Grandparents views ... on child care

iVillage Member
Registered: 11-20-2001
Grandparents views ... on child care
21
Fri, 05-23-2003 - 9:07am
Most of you know I'm a family child care provider. Well, I had an incident yesterday. A single mom called to say her grandparents would pick up her 7mo ds because she had to stay at work, her mom was out of the area, and her SO was attending a seminar. Okay ... she said the greatgrandparents would be arriving around 4pm. Well, they arrived just 30 minutes later at 1:30pm. Two infants were sleeping in packnplays set up in my parlor, 2yo and 4yo sisters asleep on their sleeping bags in the playroom, and the 5yo awake doing quiet stuff. This couple must have come immediately after their granddaughter called them ... to "save the baby from the nasty child care provider(Mom has explained her grandparents are dead set against daycare)." I saw them before they saw me ... I couldn't believe that they were looking in my windows ... and my dog was going nuts. They said they were looking for a doorbell. Oh really? I invited them in, explained it was quiet time and the children were all resting ... that went right over their heads, they kept on talking loudly and asking me all kinds of questions.
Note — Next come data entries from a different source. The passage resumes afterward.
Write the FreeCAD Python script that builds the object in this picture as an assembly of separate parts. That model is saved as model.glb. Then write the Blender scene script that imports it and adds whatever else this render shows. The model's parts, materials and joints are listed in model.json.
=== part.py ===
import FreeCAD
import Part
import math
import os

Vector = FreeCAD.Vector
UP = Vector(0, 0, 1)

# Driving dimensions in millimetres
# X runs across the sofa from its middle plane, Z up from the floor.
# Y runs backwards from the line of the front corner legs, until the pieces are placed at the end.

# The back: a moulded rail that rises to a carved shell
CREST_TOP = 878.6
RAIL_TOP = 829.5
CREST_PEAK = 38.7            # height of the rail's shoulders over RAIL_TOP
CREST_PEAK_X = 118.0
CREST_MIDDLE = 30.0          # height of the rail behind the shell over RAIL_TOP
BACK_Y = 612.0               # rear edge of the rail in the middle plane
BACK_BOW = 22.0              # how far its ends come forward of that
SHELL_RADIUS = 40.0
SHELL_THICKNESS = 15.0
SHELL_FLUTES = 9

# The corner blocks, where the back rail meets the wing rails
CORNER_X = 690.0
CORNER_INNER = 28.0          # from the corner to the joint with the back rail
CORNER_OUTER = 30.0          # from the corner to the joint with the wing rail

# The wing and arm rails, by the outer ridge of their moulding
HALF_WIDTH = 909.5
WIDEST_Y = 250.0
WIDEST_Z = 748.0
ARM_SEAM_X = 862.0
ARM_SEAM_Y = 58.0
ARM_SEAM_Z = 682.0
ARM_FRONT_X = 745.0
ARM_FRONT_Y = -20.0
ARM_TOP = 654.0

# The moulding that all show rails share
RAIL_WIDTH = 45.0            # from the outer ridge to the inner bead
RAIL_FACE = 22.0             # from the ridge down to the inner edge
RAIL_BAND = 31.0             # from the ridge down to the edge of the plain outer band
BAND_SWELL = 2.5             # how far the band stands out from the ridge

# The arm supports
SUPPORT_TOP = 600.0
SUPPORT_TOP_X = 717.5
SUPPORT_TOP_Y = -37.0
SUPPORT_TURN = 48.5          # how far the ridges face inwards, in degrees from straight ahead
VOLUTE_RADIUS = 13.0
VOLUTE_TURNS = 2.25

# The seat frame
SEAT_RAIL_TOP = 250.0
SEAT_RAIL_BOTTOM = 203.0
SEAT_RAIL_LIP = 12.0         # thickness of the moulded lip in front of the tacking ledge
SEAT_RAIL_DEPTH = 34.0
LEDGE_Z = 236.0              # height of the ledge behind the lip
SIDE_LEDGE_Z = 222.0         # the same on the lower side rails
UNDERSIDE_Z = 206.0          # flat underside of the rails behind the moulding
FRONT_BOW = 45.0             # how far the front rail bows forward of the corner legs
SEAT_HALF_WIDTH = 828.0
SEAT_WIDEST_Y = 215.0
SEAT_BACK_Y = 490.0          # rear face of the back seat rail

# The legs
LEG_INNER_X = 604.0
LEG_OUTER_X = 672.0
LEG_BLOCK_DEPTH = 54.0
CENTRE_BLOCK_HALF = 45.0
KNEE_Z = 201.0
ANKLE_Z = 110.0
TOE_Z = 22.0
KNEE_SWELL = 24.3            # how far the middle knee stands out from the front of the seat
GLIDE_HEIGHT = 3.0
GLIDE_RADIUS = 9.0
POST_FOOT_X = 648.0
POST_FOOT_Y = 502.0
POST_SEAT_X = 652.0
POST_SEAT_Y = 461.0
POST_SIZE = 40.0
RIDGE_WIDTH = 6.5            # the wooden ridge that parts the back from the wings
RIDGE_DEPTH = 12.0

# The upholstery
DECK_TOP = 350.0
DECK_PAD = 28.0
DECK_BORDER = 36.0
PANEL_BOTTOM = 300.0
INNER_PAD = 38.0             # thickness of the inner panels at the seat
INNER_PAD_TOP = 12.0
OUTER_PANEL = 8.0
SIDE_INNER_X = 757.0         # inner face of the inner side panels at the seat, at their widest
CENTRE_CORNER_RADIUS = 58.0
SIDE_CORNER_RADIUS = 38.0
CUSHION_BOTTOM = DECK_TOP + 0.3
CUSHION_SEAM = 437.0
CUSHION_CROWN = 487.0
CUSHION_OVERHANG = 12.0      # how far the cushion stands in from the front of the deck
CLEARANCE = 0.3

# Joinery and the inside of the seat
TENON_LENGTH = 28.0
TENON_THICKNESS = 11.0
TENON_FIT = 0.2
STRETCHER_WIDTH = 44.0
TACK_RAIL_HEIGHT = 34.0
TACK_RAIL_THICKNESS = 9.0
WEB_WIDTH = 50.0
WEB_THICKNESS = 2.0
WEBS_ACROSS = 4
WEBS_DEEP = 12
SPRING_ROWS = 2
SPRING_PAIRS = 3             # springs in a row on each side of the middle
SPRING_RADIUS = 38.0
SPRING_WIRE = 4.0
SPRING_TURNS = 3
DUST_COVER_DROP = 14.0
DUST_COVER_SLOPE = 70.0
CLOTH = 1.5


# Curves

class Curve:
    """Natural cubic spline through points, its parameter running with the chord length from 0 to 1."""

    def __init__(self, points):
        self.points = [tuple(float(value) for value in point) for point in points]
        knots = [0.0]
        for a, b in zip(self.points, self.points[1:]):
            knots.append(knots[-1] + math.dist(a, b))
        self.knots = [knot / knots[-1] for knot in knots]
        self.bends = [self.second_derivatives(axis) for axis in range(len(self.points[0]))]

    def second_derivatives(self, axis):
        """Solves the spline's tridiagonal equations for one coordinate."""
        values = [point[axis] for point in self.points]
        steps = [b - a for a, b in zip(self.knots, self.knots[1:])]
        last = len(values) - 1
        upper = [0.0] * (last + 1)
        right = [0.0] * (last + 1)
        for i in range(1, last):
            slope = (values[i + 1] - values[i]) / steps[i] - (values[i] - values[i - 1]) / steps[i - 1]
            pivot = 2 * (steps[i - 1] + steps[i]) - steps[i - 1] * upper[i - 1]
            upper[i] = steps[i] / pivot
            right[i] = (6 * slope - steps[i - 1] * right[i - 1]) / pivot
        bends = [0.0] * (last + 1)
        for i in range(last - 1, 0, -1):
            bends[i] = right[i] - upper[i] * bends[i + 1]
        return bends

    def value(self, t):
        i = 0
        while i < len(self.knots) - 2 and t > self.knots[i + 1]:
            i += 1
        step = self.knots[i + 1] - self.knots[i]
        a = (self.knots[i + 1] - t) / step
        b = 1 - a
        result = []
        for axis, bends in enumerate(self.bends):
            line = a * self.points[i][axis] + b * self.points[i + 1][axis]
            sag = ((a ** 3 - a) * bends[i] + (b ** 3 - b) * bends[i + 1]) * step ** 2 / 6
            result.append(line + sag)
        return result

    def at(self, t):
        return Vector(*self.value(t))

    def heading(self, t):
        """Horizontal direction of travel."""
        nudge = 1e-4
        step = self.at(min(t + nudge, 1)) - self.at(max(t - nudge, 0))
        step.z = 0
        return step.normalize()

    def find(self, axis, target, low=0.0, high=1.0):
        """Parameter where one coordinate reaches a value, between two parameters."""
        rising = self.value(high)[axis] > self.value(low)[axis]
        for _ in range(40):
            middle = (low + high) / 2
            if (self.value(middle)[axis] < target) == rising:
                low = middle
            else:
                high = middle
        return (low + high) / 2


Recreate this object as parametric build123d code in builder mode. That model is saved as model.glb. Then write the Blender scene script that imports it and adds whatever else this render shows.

Both babies were now awake, one beginning to cry because he usually sleeps for an hour and a half, but he's slept only 1/2 hour. Their greatgrandson is clinging to me and hiding his head in my shoulder. And then while I was changing hid diaper, I hear the woman tell the 5yo she saw a show the night before that said children in daycare never want to go home with their parents and asked the boy if he would rather stay with me than go home with his mom. OMG ... I told her politely that he loved his mommy and that yes he enjoyed playing here with his friends, but he wants to go home at the end of the day, and focused on getting the baby into his car seat to leave. They left. Zoom to 5pm ... 5yo's mom comes in and he hides under the prek table and tells her he's staying with me.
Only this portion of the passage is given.